Both firms say they expect to win regulatory approval within the next couple of months from the Commodity Futures Trading Commission, which oversees futures markets.

With handicapping the weekend box office now a topic around the family breakfast table, Cantor and Veriana hope they can harness the national obsession to create a safety net for the risky and expensive business of producing movies.

If Universal Pictures, for instance, had traded a futures contract for "The Wolfman," it might have mitigated its losses on the recent flop.

"There is a tremendous amount of risk in every movie and a need to manage that risk," said Don Chance, a finance professor at Louisiana State University who has studied financial exchanges for the entertainment industry. "I would think a futures market would have great potential to do that."

Reducing the financial risk of filmmaking through futures contracts, a type of derivative, could bring more investment to Hollywood. The surge of private equity money into the movie business a few years back has dried up because returns were uneven and often lower than promised.

"This product could help to even out the volatility of the movie business," said Clark Hallren, a former JPMorgan Chase & Co. entertainment banker who is consulting for Veriana.

Although the backers say the main purpose of the exchanges is to reduce risk, it could also allow a lucky speculator to profit enormously by betting the long odds on a dark horse.

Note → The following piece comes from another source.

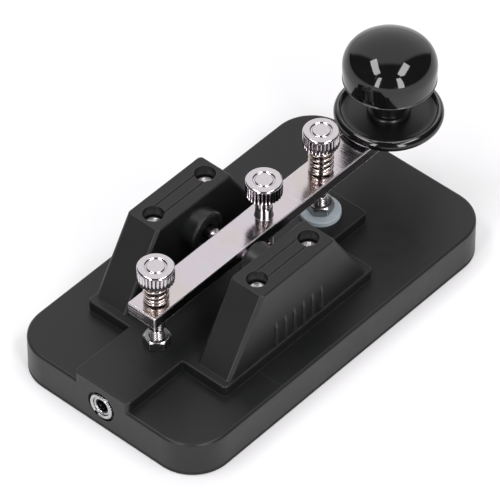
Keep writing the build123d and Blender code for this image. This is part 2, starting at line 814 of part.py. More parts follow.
lug_start = jack_end + wall + jack_length + 0.3
tag_face = contact_x - tag_tail - wire_radius - 0.02
wire_tip = build_wire(
    [(lug_start, -3.27), (-39.0, -3.27), (-32.0, -8.4), (tag_face, -8.4), (tag_face, 1.5)], 5.0
)
finish(wire_tip, "wire_tip")
seat_face = tension_x - tag_tail - wire_radius - 0.02
wire_ground = build_wire(
    [(lug_start, 4.37), (-39.0, 4.37), (-33.0, 8.4), (seat_face, 8.4), (seat_face, -1.5)], 5.0
)
finish(wire_ground, "wire_ground")
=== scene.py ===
import math
import bpy
from mathutils import Matrix, Vector


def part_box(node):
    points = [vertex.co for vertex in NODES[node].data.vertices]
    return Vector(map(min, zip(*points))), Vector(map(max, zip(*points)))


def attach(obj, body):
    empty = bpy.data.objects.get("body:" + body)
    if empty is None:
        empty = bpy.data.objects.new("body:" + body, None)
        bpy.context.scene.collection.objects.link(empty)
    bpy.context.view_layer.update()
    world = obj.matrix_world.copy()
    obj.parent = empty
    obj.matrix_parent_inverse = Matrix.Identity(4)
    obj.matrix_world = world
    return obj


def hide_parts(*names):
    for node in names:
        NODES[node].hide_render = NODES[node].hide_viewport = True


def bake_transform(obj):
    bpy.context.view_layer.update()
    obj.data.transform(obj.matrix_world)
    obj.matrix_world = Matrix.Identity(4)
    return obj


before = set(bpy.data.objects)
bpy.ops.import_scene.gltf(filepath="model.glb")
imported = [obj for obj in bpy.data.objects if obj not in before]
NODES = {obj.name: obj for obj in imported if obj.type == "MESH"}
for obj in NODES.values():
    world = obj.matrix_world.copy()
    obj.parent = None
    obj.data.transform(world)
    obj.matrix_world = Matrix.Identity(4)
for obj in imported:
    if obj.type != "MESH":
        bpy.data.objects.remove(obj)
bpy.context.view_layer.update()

MM = 0.001

# thumbscrews
HEAD_HEIGHT = 5.0 * MM
FLUTES = 28
FLUTE_DEPTH = 0.36 * MM
SHANK = 2.5 * MM
SHANK_ROOT = 2.12 * MM
SCREW_PITCH = 0.8 * MM
NECK = 4.6 * MM
NECK_THREAD = 0.15 * MM
NECK_PITCH = 0.7 * MM
NOSE_RADIUS = 1.7 * MM
NOSE_LENGTH = 2.0 * MM
HEAD_COLUMNS = FLUTES * 12
SHANK_COLUMNS = FLUTES * 2

# springs
CLOSED_SPACING = 2.5
WIRE_COLUMNS = 14
TURN_POINTS = 40
PITCH_EASE = 0.25
GROUND_END = 0.82
SPRING_START = 0.7

# nuts and bolts
BOLT_STEM = 2.0 * MM
BOLT_ROOT = 1.68 * MM
BOLT_PITCH = 0.7 * MM
BOLT_HEAD_HEIGHT = 2.6 * MM
BOLT_COLUMNS = 48
NUT_BORE = 2.01 * MM
NUT_SINK = 0.36 * MM

# tower screws
PAN_RADIUS = 2.8 * MM
PAN_HEIGHT = 2.0 * MM
PAN_DOME = 0.35 * MM
PAN_STEM = 1.45 * MM
RECESS_DEPTH = 1.15 * MM
ROUND_COLUMNS = 96

# jack
RING_BORE = 3.01 * MM
RING_COLUMNS = 180
KNURLS = 30
KNURL_DEPTH = 0.16 * MM
KEY_SLOT_TURN = math.radians(118)
KEY_SLOT_DEPTH = 0.62
SLEEVE_BORE = 1.8 * MM
SLEEVE_COLUMNS = 72
SLEEVE_RIBS = 14
# radius of the painted shade inside the jack sleeve's bore
BORE_SHADE_RADIUS = 2.35 * MM

# pivot pins: how far from the middle the bright cone ends and the painted shade on the pins begins
PIN_SHADE_START = 5.9 * MM

# knob
KNOB_LOW, KNOB_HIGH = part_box("knob_grip")
KNOB_AXIS = (KNOB_LOW.x + KNOB_HIGH.x) / 2
NECK_TOP = KNOB_HIGH.z - 14.8 * MM
LIP_LOW = KNOB_HIGH.z - 14.12 * MM
LIP_HIGH = KNOB_HIGH.z - 13.80 * MM
SKIRT_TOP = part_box("knob_skirt")[1].z
CREST_LOW = SKIRT_TOP - 0.10 * MM
CREST_HIGH = SKIRT_TOP + 0.2 * MM
DISH_RIM = 13.4 * MM
DISH_FLAT = 12.6 * MM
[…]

For example, someone who bought a contract for the seemingly unlikely outcome that "The Hangover," last summer's raunchy comedy, would be a blockbuster could have made a killing.

But the markets, some say, could be subject to conflicts of interest and manipulation by Hollywood insiders. If someone involved in a film saw the results of a test screening or knew how much would be spent on marketing, for instance, he or she might have a big leg up over the public.

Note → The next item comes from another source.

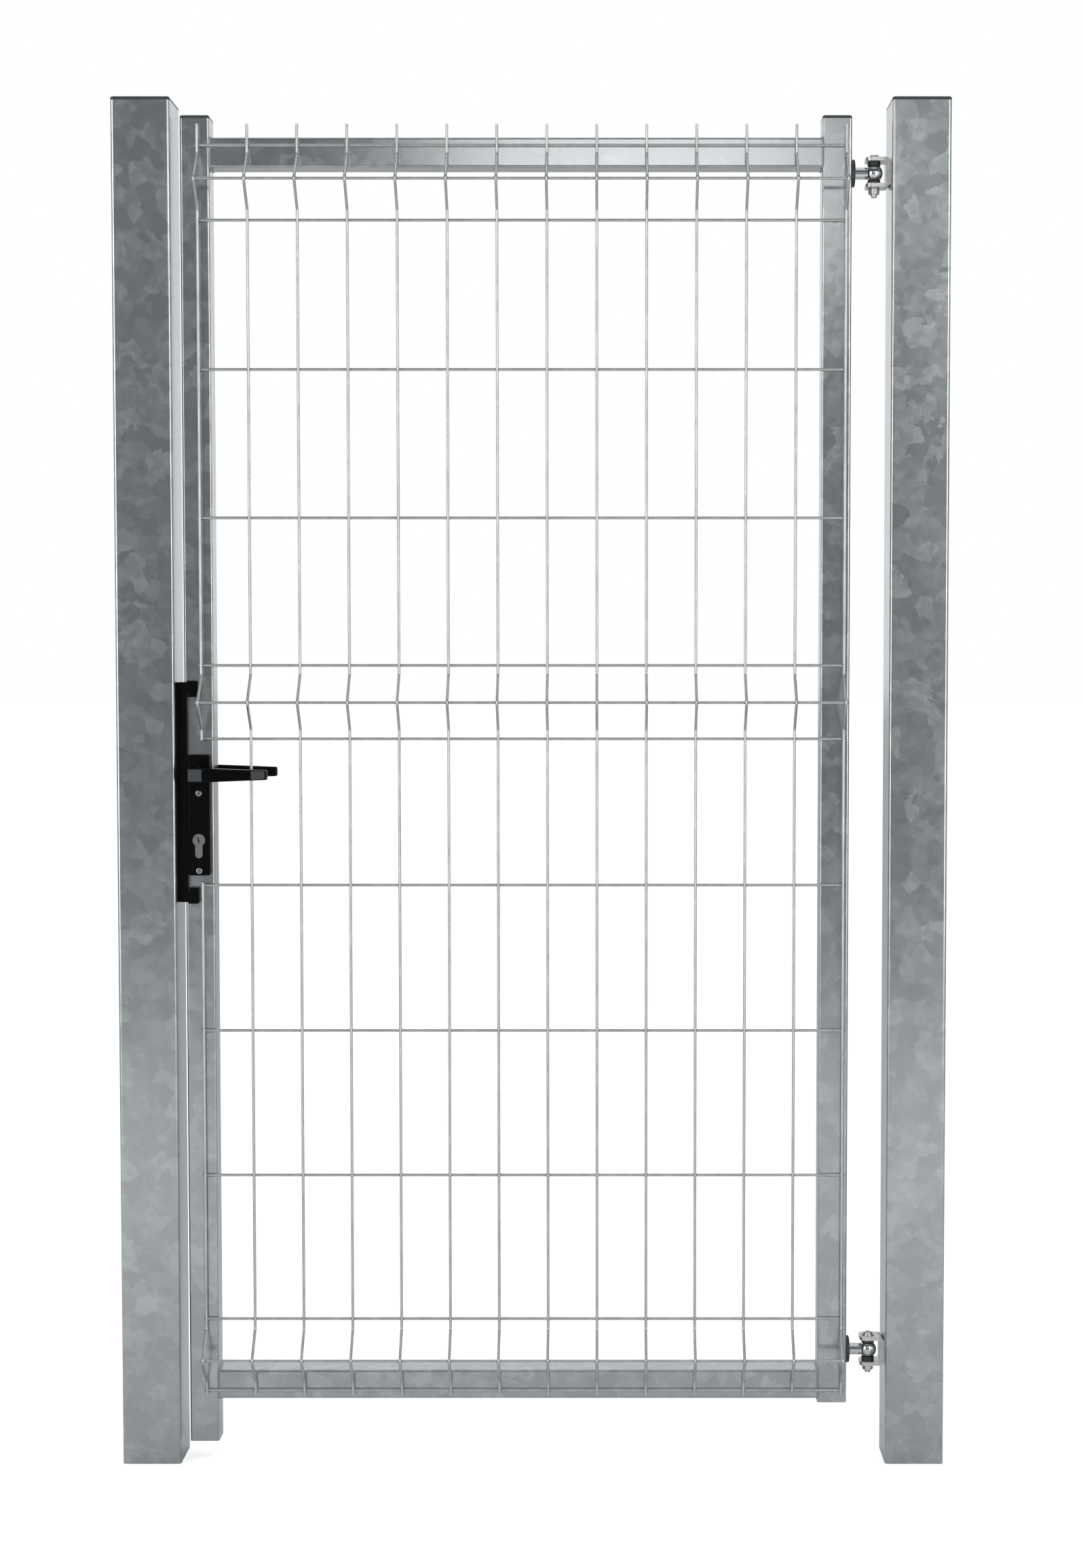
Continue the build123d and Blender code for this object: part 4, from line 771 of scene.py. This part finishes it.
class GATE_OT_stage(bpy.types.Operator):
    """Lays the floor, and sets the lights and the camera"""

    bl_idname = "gate.stage"
    bl_label = "Set the stage"

    def execute(self, context):
        look = context.scene.gate_stage
        self.floor(look)
        self.world(context.scene)
        for name, (place, size, power, colour) in SOFTBOXES.items():
            self.softbox(name, place, size, power, colour)
        self.overhead_light()
        self.camera(context.scene, look)
        context.scene.view_settings.view_transform = "Standard"
        return {"FINISHED"}

    def floor(self, look):
        deselect()
        middle = (0, look.floor / 2 - look.floor_front, 0)
        bpy.ops.mesh.primitive_plane_add(size=look.floor, location=middle)
        floor = bpy.context.object
        bpy.ops.object.transform_apply(location=True, rotation=True, scale=True)
        floor.name = "studio_floor"
        tree = material_tree("pale_floor")
        cloud = tree.noise(tree.place(), scale=1.5)
        base = tree.ramp(cloud, (0.2, (0.85, 0.85, 0.85)), (0.8, (0.88, 0.88, 0.88)))
        seen = tree.add("LightPath").outputs["Is Camera Ray"]
        lift = tree.maths("MULTIPLY", seen, look.floor_lift)
        tree.links.new(lift, tree.shader.inputs["Emission Strength"])
        fixed = [("Roughness", 0.9), ("Emission Color", (1, 1, 1, 1))]
        floor.data.materials.append(tree.finish(base, fixed=fixed))

    def world(self, scene):
        """White where it is seen, and of uneven brightness for everything that it lights."""
        scene.world = bpy.data.worlds.new("pale_studio")
        tree = Tree(scene.world, "BACKGROUND")
        direction = tree.add("TexCoord").outputs["Generated"]
        split = tree.add("SeparateXYZ", Vector=direction)
        depth = tree.spread(split.outputs["Y"], **FRONT_TO_BACK)
        height = tree.spread(split.outputs["Z"], **LEVEL_TO_TOP)
        choose = tree.add("Mix")
        tree.links.new(tree.add("LightPath").outputs["Is Camera Ray"], choose.inputs["Factor"])
        tree.links.new(tree.maths("MULTIPLY", depth, height), choose.inputs["A"])
        choose.inputs["B"].default_value = 1.0
        tree.links.new(choose.outputs["Result"], tree.shader.inputs["Strength"])
        tree.shader.inputs["Color"].default_value = (1, 1, 1, 1)

    def softbox(self, name, place, size, power, colour):
        deselect()
        bpy.ops.object.light_add(type="AREA", location=place)
        lamp = bpy.context.object
        lamp.name = name
        lamp.data.shape = "RECTANGLE"
        lamp.data.size, lamp.data.size_y = size
        lamp.data.energy = power
        lamp.data.color = colour
        lamp.visible_camera = False
        aim = Vector((0, 0, place[2] * AIM_HEIGHT)) - Vector(place)
        lamp.rotation_euler = aim.to_track_quat("-Z", "Y").to_euler()

    def overhead_light(self):
        deselect()
        bpy.ops.object.light_add(type="SUN", location=(0, 0, 6))
        lamp = bpy.context.object
        lamp.name = "overhead_light"
        lamp.data.energy = OVERHEAD_STRENGTH
        lamp.data.angle = radians(OVERHEAD_SPREAD)

    def camera(self, scene, look):
        deselect()
        place = (look.aside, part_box("latch_post")[0].y - look.away, look.eye)
        bpy.ops.object.camera_add(location=place, rotation=(pi / 2 - look.tilt, 0, 0))
        camera = bpy.context.object
        camera.name = "camera"
        camera.data.lens = look.lens
        camera.data.sensor_width = SENSOR_WIDTH
        camera.data.shift_x = look.shift_x
        camera.data.shift_y = look.shift_y
        scene.camera = camera


class GATE_PT_panel(bpy.types.Panel):
    """The gate's operators and settings"""

    bl_idname = "GATE_PT_panel"
    bl_label = "Garden gate"
    bl_space_type = "VIEW_3D"
    bl_region_type = "UI"
    bl_category = "Gate"

    def draw(self, context):
        for operator in OPERATORS:
            self.layout.operator(operator.bl_idname)
        for group in SETTINGS:
            box = self.layout.box()
            for name in SETTINGS[group].__annotations__:
                box.prop(getattr(context.scene, group), name)


SETTINGS = {
    "gate_finish": GateFinishSettings,
    "gate_weld": GateWeldSettings,
    "gate_stage": GateStageSettings,
}
OPERATORS = (
    GATE_OT_tubes, GATE_OT_caps, GATE_OT_wires, GATE_OT_wire_welds,
    GATE_OT_rail_welds, GATE_OT_hinges, GATE_OT_lock, GATE_OT_spring, GATE_OT_stage,
)


def register():
    for group in SETTINGS.values():
        bpy.utils.register_class(group)
    for operator in OPERATORS:
        bpy.utils.register_class(operator)
    bpy.utils.register_class(GATE_PT_panel)
    for name, group in SETTINGS.items():
        setattr(bpy.types.Scene, name, PointerProperty(type=group))


def unregister():
    for name in SETTINGS:
        delattr(bpy.types.Scene, name)
    bpy.utils.unregister_class(GATE_PT_panel)
    for operator in reversed(OPERATORS):
        bpy.utils.unregister_class(operator)
    for group in SETTINGS.values():
        bpy.utils.unregister_class(group)


def main():
    register()
    bpy.ops.gate.tubes()
    bpy.ops.gate.caps()
    bpy.ops.gate.wires()
    bpy.ops.gate.wire_welds()
    bpy.ops.gate.rail_welds()
    bpy.ops.gate.hinges()
    bpy.ops.gate.lock()
    bpy.ops.gate.spring()
    bpy.ops.gate.stage()


if __name__ == "__main__":
    main()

"Insider trading seems like it would be a non-trivial issue," said Isaac Palmer, managing director of media and entertainment investment bank Mesa. "If a studio is hedging a bet on its own movie, wouldn't that be insider trading by definition?"

Cantor and Veriana say they plan to guard against conflicts of interest by collecting employment information about each user of their exchanges, closely monitoring big trades and limiting the amount that investors in a specific production can invest in its box office.

The bigger question, however, is whether Cantor and Veriana can persuade professionals in the insular entertainment business to adopt the type of complex financial tool that, as evidenced by the recent mortgage meltdown, doesn't always work smoothly.

"Obviously the futures industry is new to film, but I look at what it did to the energy market and the agricultural market," said Richard Jaycobs, who is overseeing the Cantor Exchange after working at a number of futures markets. "There will be a whole bunch of strategies that will develop and make it easier and cheaper to get funding."

It also remains to be seen whether studios and producers will be willing to bet against, or short, their own films. In a business where relationships and reputation are crucial, such a move carries more risks than just losing money.

"I can't in a million years imagine someone shorting their own movie," said David Friendly, a producer whose credits include "Little Miss Sunshine." "It would be like betting on the 'no pass' line at a craps table. It's not going to make them popular."